There has been an interval when people were content to herd together in railway trains, but it has already passed away. We have returned to the private, the special, the personal; in a word, we have gone back to the eighteenth century. Now, as then, a gentleman travels in his own conveyance.
These reflections were brought home forcibly to me last summer, when a friend from Denver nearly ran over me on Rue des Pyramides, with his triumphal chariot in which he was joyously making the grand tour. He had sailed with it in June (f.o.b. from Detroit).
Once again the truly fortunate can taste the delights of exclusive travel. Unhampered by time-tables, unfettered by iron rails, what limitless vistas, what alluring possibilities are theirs!
Their changing course, and Standard Oil their guide.
Will the Pullman car soon join the well-appointed carriage as a museum curiosity? Perhaps so. In the meantime, a change in public monuments and memorials should be made to meet changing conditions, for that art only is true which reflects the vital needs of life. Think of the memorial drinking-fountains erected near country estates! They are already obsolete. A free gasoline station, however, would be a memorial worthy of a modern, public-spirited millionaire. Instead of meeting our guests with free horses, let us send them free petrol and prove ourselves possessed of true hospitality.
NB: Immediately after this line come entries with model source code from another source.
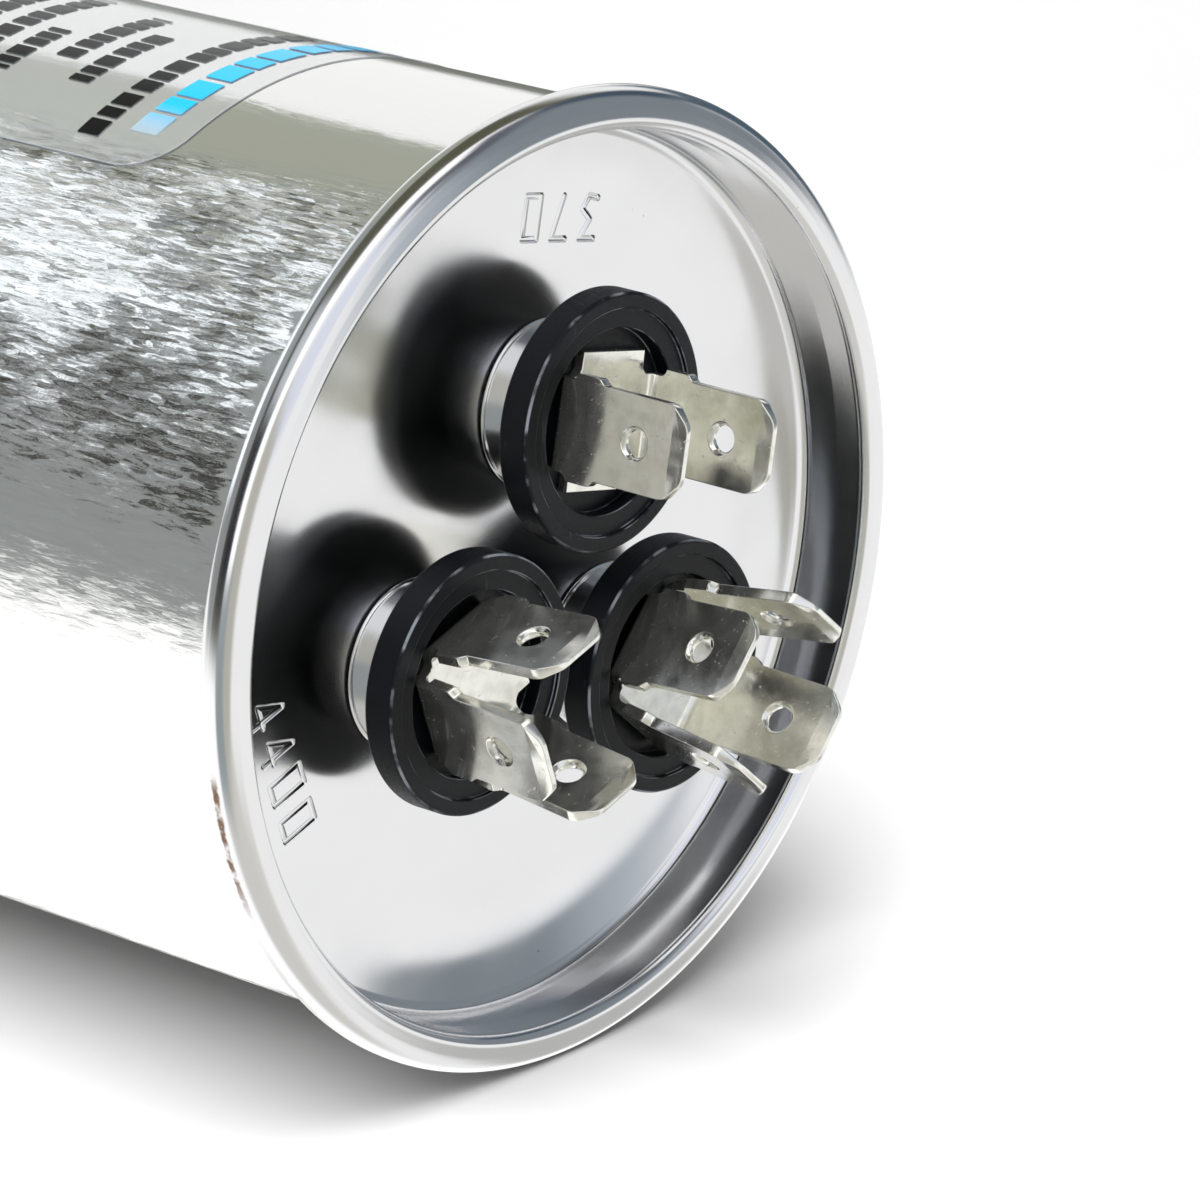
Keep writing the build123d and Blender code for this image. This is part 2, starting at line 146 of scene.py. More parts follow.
class CapacitorTabs(bpy.types.PropertyGroup):
    """Quick-connect tabs folded up from one plate."""
    sheet: length("Sheet", "Thickness", 0.8)
    width: length("Width", "Width of a tab", 6.35)
    root_width: length("Root width", "Width below the shoulder", 7.2)
    gauge: length("Gauge", "Between the middle planes of opposite tabs", 9.12)
    bend: length("Bend radius", "Root bend, on the middle line", 1.0)
    height: length("Height", "Plate to tip along the tab", 11.25)
    shoulder: length("Shoulder", "Plate to the shoulder", 3.5)
    shoulder_height: length("Shoulder slope", "Length of the shoulder", 0.5)
    chamfer: length("Tip chamfer", "Corner cut at the tip", 1.3)
    corner_rounding: length("Corner rounding", "Radius on the corners of the tip", 1.25)
    bevel: length("Tip bevel", "Length ground on both faces", 1.1)
    tip_edge: length("Tip edge", "Thickness left at the tip", 0.4)
    hole: length("Detent hole", "Diameter", 1.8)
    hole_to_tip: length("Hole to tip", "Detent hole to the tip", 4.15)
    hole_chamfer: length("Hole chamfer", "Chamfer of the detent hole", 0.25)
    stub_reach: length("Stub reach", "Plate centre to the end of a stub", 4.71)
    stub_half_width: length("Stub half width", "Half the width of a stub", 3.1)
    relief: length("Corner relief", "Radius of the relief between two sides", 1.05)
    notch: length("Notch", "Radius of the cut between the bend and the shoulder", 0.5)
    notch_height: length("Notch height", "Plate to the middle of that cut", 1.1)
    shoulder_rounding: length("Shoulder rounding", "Radius on the shoulder's corners", 0.4)
    flare: length("Flare", "How far a side widens where it joins the plate", 0.031)
    edge: length("Edge", "Rounding of the sheared edges", 0.07)
    seat: length("Seat", "Middle of the plate above the base", 105.0)


class CapacitorLabel(bpy.types.PropertyGroup):
    """Printed clear film on part of the wall."""
    start: FloatProperty(name="Start", description="Angle of one end", default=radians(-240), subtype="ANGLE")
    end: FloatProperty(name="End", description="Angle of the other end", default=radians(-60), subtype="ANGLE")
    sheet: length("Film", "Thickness", 0.08)
    lift: length("Lift", "Adhesive between can and film", 0.01)
    bottom: length("Bottom", "Lower edge above the base", 14.0)
    top_gap: length("Top gap", "Top of the seam to the upper edge", 23.0)
    corner: length("Corner", "Corner radius", 4.0)
    title: colour("Title", "Cyan ink of the upper row", "#17ADDF")
    ink: colour("Ink", "Black ink", "#08090B")


class CapacitorFinishes(bpy.types.PropertyGroup):
    """Base colours of the finishes."""
    can: colour("Can", "Drawn aluminium", "#F1F1EF")
    lid: colour("Lid", "Bright rolled aluminium", "#EBEBEC")
    phenolic: colour("Insulator", "Black phenolic", "#0A0C10")
    tin: colour("Tabs", "Tin plate", "#F3F2EA")
    stain: colour("Stain", "Brown residue on the seam", "#7A6250")


class CapacitorStage(bpy.types.PropertyGroup):
    """Floor, backdrop, light and camera."""
    surround: colour("Surround", "Paper of the floor and the backdrop", "#FFFFFF")
    floor_lift: FloatProperty(name="Floor glow", description="Share of the floor that shows without light",
                              default=0.45, min=0, max=1, subtype="FACTOR")
    sweep_lift: FloatProperty(name="Backdrop glow", description="Share of the backdrop that shows without light",
                              default=0.02, min=0, max=1, subtype="FACTOR")
    level: FloatProperty(name="Level", description="Brightness of the room in mirrors", default=1.0, min=0)
    fill: FloatProperty(name="Fill", description="Brightness of the room on matt surfaces", default=0.12, min=0)
    key: FloatProperty(name="Key", description="Power of the overhead softbox, in watts", default=15.0, min=0)
    lamp: FloatVectorProperty(name="Softbox", description="From the top of the can to the softbox", size=3,
                              subtype="TRANSLATION", unit="LENGTH", default=(0.43, -0.8, 0.24))
    lamp_size: FloatVectorProperty(name="Softbox size", description="Sides of the softbox", size=2,
                                   unit="LENGTH", default=(1.1, 0.8))
    reach: length("Reach", "Middle of the floor and of the backdrop to their edges", 1500, high_mm=5000)
    eye: FloatVectorProperty(name="Camera", description="Camera position", size=3, subtype="TRANSLATION",
                             unit="LENGTH", default=(0.3014, -0.1376, 0.3685))
    aim: FloatVectorProperty(name="Aim", description="Point that the camera looks at", size=3,
                             subtype="TRANSLATION", unit="LENGTH", default=(-0.0021, 0.00135, 0.105))
    up: FloatVectorProperty(name="Up", description="Direction towards the top of the picture", size=3,
                            default=(-0.2467, -0.9451, -0.2142))
    lens: FloatProperty(name="Lens", description="Focal length in mm on a 36 mm frame", default=191.7)


GROUPS = (CapacitorSheets, CapacitorStamps, CapacitorInsulator, CapacitorTabs, CapacitorLabel,
          CapacitorFinishes, CapacitorStage)


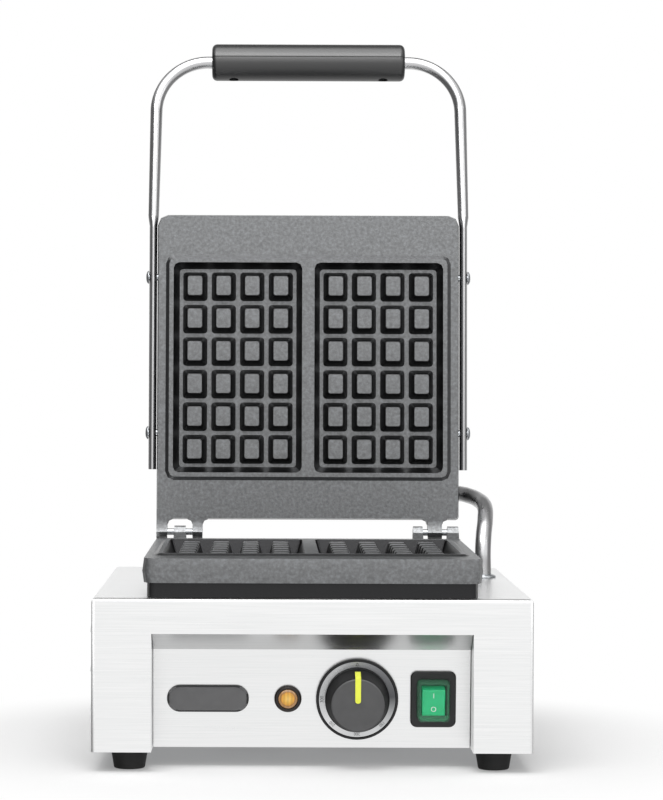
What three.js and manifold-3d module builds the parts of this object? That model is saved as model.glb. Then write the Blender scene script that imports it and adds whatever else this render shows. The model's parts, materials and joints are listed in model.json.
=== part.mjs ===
// A countertop iron for Liege waffles: a steel housing, two hinged cast-iron plates, a rod handle
// and a recessed control panel. Lengths are in millimetres, X runs to the right, Y to the back, Z up.
// The lid stands open, as it rests between two waffles.

import * as THREE from 'three';
import { mergeVertices } from 'three/addons/utils/BufferGeometryUtils.js';
import Module from 'manifold-3d';

const wasm = await Module();
wasm.setup();

const degrees = Math.PI / 180;
const fit = 0.3; // gap left where two pieces touch
const overrun = 2; // how far a cutting tool runs past what it cuts
const knobSides = 28; // of the knob and its dial
const roundSides = 18;
const smallSides = 8;
const wideRadius = 5; // pins and holes from this radius up get the round sides
const cornerSteps = 2;

const foot = {
  height: 14, topRadius: 12.85, bottomRadius: 10.5, inset: 25.5, setback: 27, recess: 5.2, recessDepth: 7.4,
};
const housing = { width: 305, depth: 310, height: 106.3, sheet: 1.5, bend: 3 };
const recess = { cheek: 41.5, cheekDepth: 31 };
const panel = {
  face: 69.3, fall: 12.3, upstandShare: 0.32, soffitSetback: 22, footSetback: 29, flange: 16,
};
const louvre = {
  count: 3, pitch: 27.5, lowest: 28.3, tall: 6.4, proud: 2.5, length: 80, start: 29.5, sheet: 1.1,
};
const cover = { sheet: 1.5, lip: 12, lipFront: 62, lipBack: 288, boss: 4.6, bossHeight: 4.5 };
const vent = { rows: 2, count: 5, pitch: 21, length: 46, width: 5, rowGap: 34 };
const footScrew = { head: 4.2, headHeight: 2.6, shank: 2, reach: 20 };

// Of the free width in the row of controls: left of the badge, lamp, dial and switch.
const controlGapShares = [0.177, 0.311, 0.177, 0.15];
const badge = { width: 57, height: 19, thickness: 1.2, corner: 9 };
const lamp = {
  bezel: 9.5, bezelProud: 2.6, barrel: 6.2, barrelLength: 27, lens: 6.8, lensProud: 4.4, seat: 1.6,
};
const lampNut = { across: 9.2, thickness: 3.2 };
const dial = { radius: 28.6, face: 27, thickness: 3, faceDrop: 0.5 };
const thermostat = { width: 46, height: 34, depth: 29, screwSpacing: 28, bushRadius: 5.2, corner: 3 };
const shaft = { radius: 3, inside: 7, outside: 17, flat: 1.1 };
const knob = {
  base: 22.4, cap: 19, crown: 17.4, height: 18.6, crownDrop: 1.2, skirt: 3, wall: 2.4, hub: 6,
  standOff: 0.9,
};
const pointer = { width: 4, proud: 0.6, inner: 1.5 };
const panelScrew = { shank: 1.8, head: 3.4, headHeight: 1.5, reach: 9 };
const switchFrame = { width: 31.7, height: 39.6, thickness: 2.2, corner: 4 };
const switchBody = { width: 24.6, height: 32, depth: 26, blade: 6.3, bladeThick: 0.8, bladeReach: 9 };
const bootCover = { width: 22.6, height: 28, proud: 14.5, wall: 1.1, corner: 2.6, draft: 0.5 };
const rocker = {
  width: 16, height: 18.7, pivotDepth: 1.5, ridge: 8.6, tilt: 7, radius: 9.8, trunnion: 1.6,
  trunnionLength: 1.2,
};

const plate = {
  sideMargin: 6.85, hingeMargin: 30.5, freeMargin: 31.8, corner: 8, hingeCorner: 2.5, rimHeight: 27,
  body: 17, draft: 1.15, partLine: 9, skirtInset: 3.4, skirtWall: 7, bossRadius: 7.5,
};
const pegs = {
  columns: 4, rows: 6, width: 19.1, length: 22.6, gapX: 3.2, gapY: 2.85, topInset: 3.65,
  height: 13,
};
const pocket = {
  wallGapX: 2.65, wallGapY: 2.45, wallInset: 4.4, depth: 12.6, divider: 9.6, corner: 4.5,
};
const ridge = { height: 1.4, flat: 3.3, slope: 2.7, corner: 7 };
const heater = {
  radius: 4, bend: 14, fromSide: 33.7, innerReach: 22, fromHingeEdge: 24.4, fromFreeEdge: 42.4,
  legBack: 64, leg: 15,
};
const clamp = {
  width: 26, thickness: 2, stud: 2.4, studSpacing: 100, fromHinge: 134, head: 5, headHeight: 2.2,
};
const plateBolt = { shank: 2.9, head: 5.6, headHeight: 3.8, reach: 9 };
const throat = { fromSide: 29.7, fromFreeEdge: 34, fromHinge: 43.4 };
const shield = { flange: 9, sheet: 1, drop: 9 };
const bulb = { radius: 3, length: 78, centre: 36, start: 96, tube: 1.3 };

const hinge = {
  edgeGap: 9.6, ear: 5.2, lug: 5, pin: 2.5, faceOffset: 1, closedGap: 0.4, root: 4,
  taperShare: 0.09,
};
// How far in from the plate's side each hinge tab starts and ends. Lugs stand on the lower plate.
const tabs = {
  leftEars: [[0.4, 8.7], [28.4, 36.1]],
  leftLugs: [[13.8, 23.6]],
  rightEars: [[13.7, 24.6]],
  rightLugs: [[28.2, 36.4], [0.5, 10]],
};
const lidLean = 2.5; // degrees past upright where the open lid rests

const back = { sideFlange: 24, endFlange: 5, height: 19, sheet: 1.2, corner: 5, slope: 1.5, edge: 2.5 };
const backScrew = { head: 3.6, headHeight: 2, shank: 1.9, reach: 8 };
const rod = {
  radius: 4.8, flatHalf: 3.1, flatWidth: 7, roundFrom: 9, merge: 12, legStart: 48.4, knee: 4.4, rise: 124,
  bend: 41, kneeBend: 30, lean: 11.5, drawIn: 1.6, sides: 12, bendSteps: 4,
};
const grip = { radius: 14.5, length: 152.5, round: 4, seam: 0.3, screwInset: 17.2 };
const gripScrew = { head: 3.4, headHeight: 2, shank: 1.6, depth: 4.4 };
const sideBolt = { head: 5.2, headHeight: 2.2, shank: 2.6, reach: 8, low: 77, fromFreeEdge: 49 };

const conduit = { radius: 6, collar: 9.6, collarHeight: 2.6, sides: 10, steps: 20 };
const nipple = {
  radius: 8, length: 7, sleeve: 7.2, sleeveLength: 5, seat: 3, wires: 4, height: 30.5, depth: 37,
};
const gland = {
  fromSide: 57.5, height: 29.6, hex: 11, hexDepth: 5, dome: 9.4, domeDepth: 13, bore: 4.6, thread: 7.6,
  inside: 10, nut: 10.6, nutDepth: 4.5,
};
const terminals = { width: 42, depth: 22, height: 17, poles: 3, screw: 2.6, screwDepth: 4, setback: 46 };

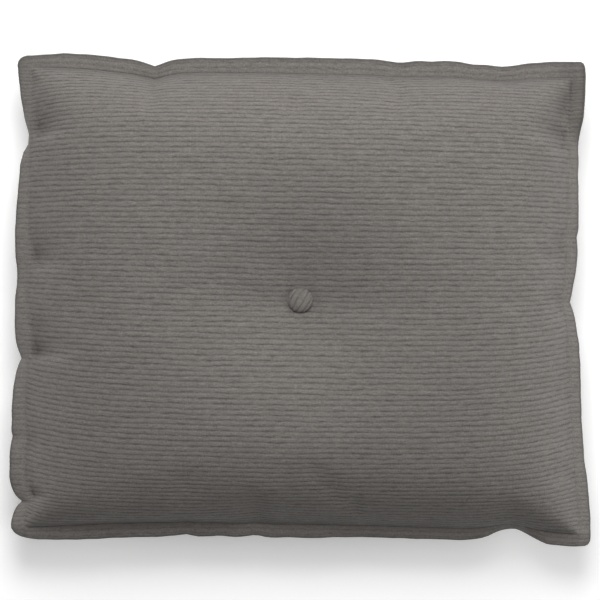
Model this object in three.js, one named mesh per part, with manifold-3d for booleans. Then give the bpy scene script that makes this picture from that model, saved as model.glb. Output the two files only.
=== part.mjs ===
// A back cushion laid on its back: filled and knife-edged, in ribbed cloth, with a self flange all round
// that is drawn in by puckers, and one covered button sewn into the middle of its face.
// Millimetres, +Z up, the head of the cushion towards +Y. The origin lies under the middle of the
// cushion, on the surface that it rests on.
import * as THREE from 'three';
import { mergeVertices } from 'three/addons/utils/BufferGeometryUtils.js';
import Module from 'manifold-3d';

const wasm = await Module();
wasm.setup();

// Driving sizes of the cushion, measured over its flange
const WIDTH = 600;
const HEIGHT = 508;
const FLANGE_WIDTH = 14;
const FLANGE_THICKNESS = 2.4;
const CORNER_RADIUS = 9;

// The filled body: how far each face swells from the seam plane, and how fast it rises at the sides
const FACE_SWELL = 93;
const BACK_SWELL = 86;
const RISE_AT_SIDES = 37;
const RISE_AT_ENDS = 49;
const RISE_BLEND = 1.4;
const RESTING_DEPTH = 68;

// Where the four corners lie, in the plane of the seam: the cushion is a little out of square
const CORNERS = {
  headLeft: { x: -291, y: 254 },
  headRight: { x: 295, y: 247 },
  footRight: { x: 300, y: -254 },
  footLeft: { x: -300, y: -248 },
};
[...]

Alas! had I lived in the old coachingdays, I could not have afforded my own chaise, unless I had risked being sold up like Miss Edgeworth’s Helen. So to-day I belong in the rapidly diminishing class of the motorless, having so far declined to join the ranks of those progressive souls who keep a chauffeur but no cook. Yet the railroads seem to be going out of commission. Soon they will confine their attention to freight, which they assure us ought to pay even if it does n’t. Already our local line has taken off eighteen suburban trains. What is a motorless person to do?
In this dilemma I fortify myself with the memory of that noble saying of the late Ward McAllister, ‘A gentleman can always walk.’